OK, this was the book I needed for quarantine. I’ve bemoaned my pre-shelter-in-place-self’s propensity to buy books that skewed apocalyptic or bore too close a resemblance to my current situation (damn you Past Octothorp, you couldn’t have known, but still!), and I’ve joked about it but honestly, the zombie spores and isolation books haven’t really bothered me. The depressing ones cut a little deeper. This wasn’t a reprieve from the darkness, but nothing makes sheltering in place seem like a privilege than reading about people who don’t have the luxury of the first part.
Desmond’s non-fiction book puts faces to housing insecurity, and doesn’t flinch from the less sympathetic parts. We follow a nurse who stole fentanyl patches from his ailing charges and the subsequent loss of his job and income, as well as a woman whose bad financial habits contribute to her eviction, but also families whose poor circumstances just compound their troubles. A badly tended apartment leads to tenants taking matters into their own hands when their landlord refuses to fix a broken window or blocked faucet, but the repairs cost money they don’t have, and the landlord evicts them when they pay rent less the repair costs. Reporting domestic abuse of neighbors gets the landlord of another to evict her for police presence. Children misbehaving due to missing school from multiple moves results in another eviction. One problem leads to another; spiraling into poverty means one thing going wrong, escaping it requires twenty things all going perfectly.

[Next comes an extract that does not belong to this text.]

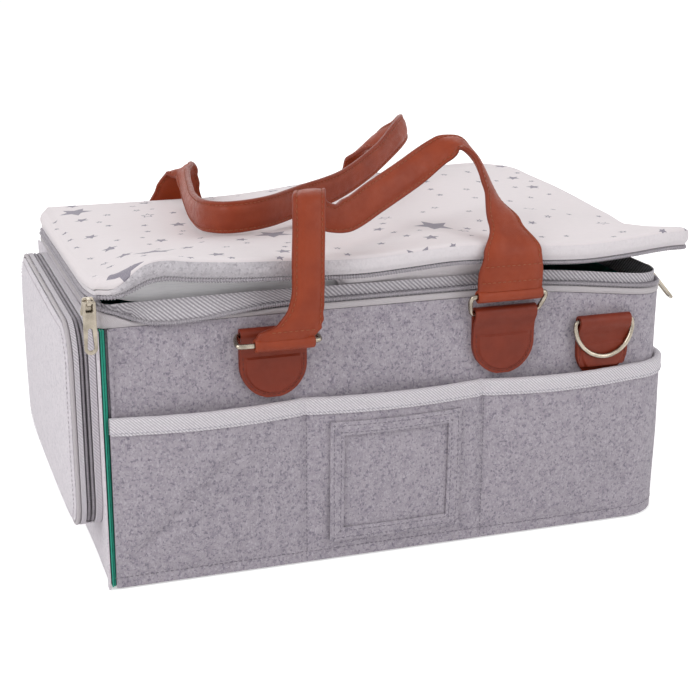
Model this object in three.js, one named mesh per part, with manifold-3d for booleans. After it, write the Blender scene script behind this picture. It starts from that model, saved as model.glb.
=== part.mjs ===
// A felt caddy tote with a zipped star-print lid, two leather handles and a zipped end pocket.
// Millimetres. +X runs along the long front towards the rounded right end, -Y is the front, +Z is up.
// The origin is the centre of the underside, on the surface that the bag stands on.
import * as THREE from 'three';
import { mergeVertices } from 'three/addons/utils/BufferGeometryUtils.js';
import Module from 'manifold-3d';

// Body
const bodyLength = 380;
const bodyDepth = 256;
const wallHeight = 164;
const cornerRadius = 28;
const feltThickness = 3;
const liningThickness = 1;
const boardThickness = 2;
const seamStandOut = 4;
const clearance = 0.3;

// Pockets round the front, the right end and the back
const pocketHeight = 110;
const frontStitchLeft = -67;
const frontStitchRight = 52;
const leftBayFullness = 9;
const middleBayFullness = 6.5;
const rightBayFullness = 7;
const endBayFullness = 7;
const pocketFloor = 8;
const bindingWidth = 10.5;
const bindingThickness = 0.8;
const labelWidth = 88;
const labelHeight = 81;
const labelBorder = 9;
const labelThickness = 1.6;

// Rim and its zip
const rimStripHeight = 4;
const rimTapeHeight = 13.5;
const rimTapeThickness = 1.2;
const rimWaveHeight = 4;
const rimWaveRun = 190;
const cornerLift = 8;
const liftRun = 60;
const rimSag = 10;
const sagRun = 90;
const coilRadius = 1.6;

// Lid
const lidEdgeTapeHeight = 6;
const lidEdgeTapeThickness = 1.2;
const lidSkirtHeight = 4.5;
const lidFabricThickness = 2;
const lidLiningThickness = 1;
const lidCrown = 3;
const lidRise = 26;
const lidOpening = 14;
const lidLip = 4.5;
const facingHeight = 17;
const facingStart = 14;
const facingLength = 150;

// Leather tabs, handles and rings
const handleLeftInset = 104;
const handleRightInset = 124;
const handleTabWidth = 42;
const tabAbovePocket = 3;
const tabPivotDrop = 10;
const leatherThickness = 2;
const wireRadius = 1.6;
const wireClearance = 0.5;
const handleRingReach = 14;
const handleRingTilt = 26;
const leftRingTilt = 103;
const handleEndExtra = 2;
const leftFoldShift = 3;
const leftFoldNarrower = 5;
const strapWidth = 21;
const strapThickness = 5;
const shoulderTabWidth = 36.5;
const rearShoulderGap = 11.75;
const tongueAbovePocket = 1;
const tongueLength = 8;
const tongueThickness = 1.3;
const shoulderRingDrop = 3;
const shoulderRingPlay = 0.75;
const shoulderRingAbovePocket = 6.8;
const shoulderRingTilt = 7;

// Zip sliders and pulls
const sliderWidth = 9.4;
const sliderHeight = 11;
const sliderThickness = 2;
const lugStandOut = 3.8;
const plateDrop = 3;
const pullWidth = 8.6;
const pullLength = 31;
const pullThickness = 1.6;
const leftSliderOut = 5.5;
const rightSliderInset = 46;
const rightPullAngle = 41;
const endSliderRise = 8;
const endPullLength = 27;

// End pocket on the left end
const endPocketMargin = 14;
const endPocketBottom = 30;
const endPocketDrop = 1;
const endPocketRadius = 24;
const gussetThickness = 2;
const innerGussetDepth = 4;
const outerGussetDepth = 3;
const endCoilRadius = 1.2;
const endZipRise = 14;
const pipingRadius = 1.3;
const facePuff = 6;

const halfLength = bodyLength / 2;
const halfDepth = bodyDepth / 2;

// Heights and places that follow the wall, the pockets and the pieces beside them
const lidHingeHeight = wallHeight + lidRise;
const bindingFoot = pocketHeight - bindingWidth;
// 26 parts in 37 of the felt that the label leaves free lie below it
const labelBottom = ((bindingFoot - labelHeight) * 26) / 37;
const handleLeftX = -halfLength + handleLeftInset;
const handleRightX = halfLength - handleRightInset;
const tabBottom = pocketHeight + tabAbovePocket;
const tabPivotHeight = wallHeight - tabPivotDrop;
const handleEndWidth = handleTabWidth + handleEndExtra;
const leftFoldWidth = handleTabWidth - leftFoldNarrower;
const tongueTop = pocketHeight + tongueAbovePocket;
const shoulderTabBottom = tongueTop - tongueLength;
const shoulderRingRadius = shoulderTabWidth / 2 + wireRadius + shoulderRingPlay;
const shoulderPivotHeight = pocketHeight + shoulderRingAbovePocket + wireRadius + shoulderRingRadius + shoulderRingDrop;
// The front one stands two thirds of the way from the right handle's tab to the corner.
const shoulderX = (handleRightX + handleTabWidth / 2 + 2 * (halfLength - cornerRadius)) / 3;
const rearShoulderX = handleLeftX - (handleTabWidth + shoulderTabWidth) / 2 - rearShoulderGap;
const endPocketWidth = bodyDepth - 2 * endPocketMargin;
const endPocketTop = wallHeight - endPocketDrop;
const endZipBottom = endPocketBottom + endZipRise;
const endSliderHeight = endZipBottom + endSliderRise;
const leftSliderX = -halfLength - leftSliderOut;
const rightSliderY = -halfDepth + rightSliderInset;

const felt = finish(0xa5a0a8, 0.95, 0);
const paleFelt = finish(0xbcb9c0, 0.95, 0);
const lining = finish(0x1f7d6b, 0.8, 0);
const board = finish(0x8d8a84, 0.8, 0);
const twill = finish(0xc9c6cc, 0.9, 0);
const starFabric = finish(0xe9e4e6, 0.85, 0);
const whiteLining = finish(0xeeecee, 0.85, 0);
const coil = finish(0xa9a6ad, 0.6, 0);
const leather = finish(0x9a4a28, 0.5, 0);
const nickel = finish(0xd2cdc4, 0.3, 1);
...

The people in this book often do things that I can’t bear to call poor choices when no reasonable alternative was present. Prostitution, robbery, drugs, and small luxuries all seem irresponsible, but how else does one act when faced with hunger, sleeping in train stations, or the loss of your children? It’s all understandable even if the circumstances are incomprehensible. One chapter, “Lobster on Food Stamps” follows Larraine, fresh with food stamp money and unstable housing, celebrating her anniversary (solo, as her spouse died in prison of an overdose) with lobster. She deems the extravagance worth it, even if it means subsisting on noodles for the rest of the month. Desmond points out that many of the people denying Larraine help judge her for poor spending habits as she should be more frugal being poor, but given her miserable circumstances (and the fact that landlords can’t accept food stamps) it’s more accurate to say she spends because she’s poor, rather than she’s poor because she spends.
This book is heartbreaking, but necessary. Stay at home, and acknowledge the blessing that a home is.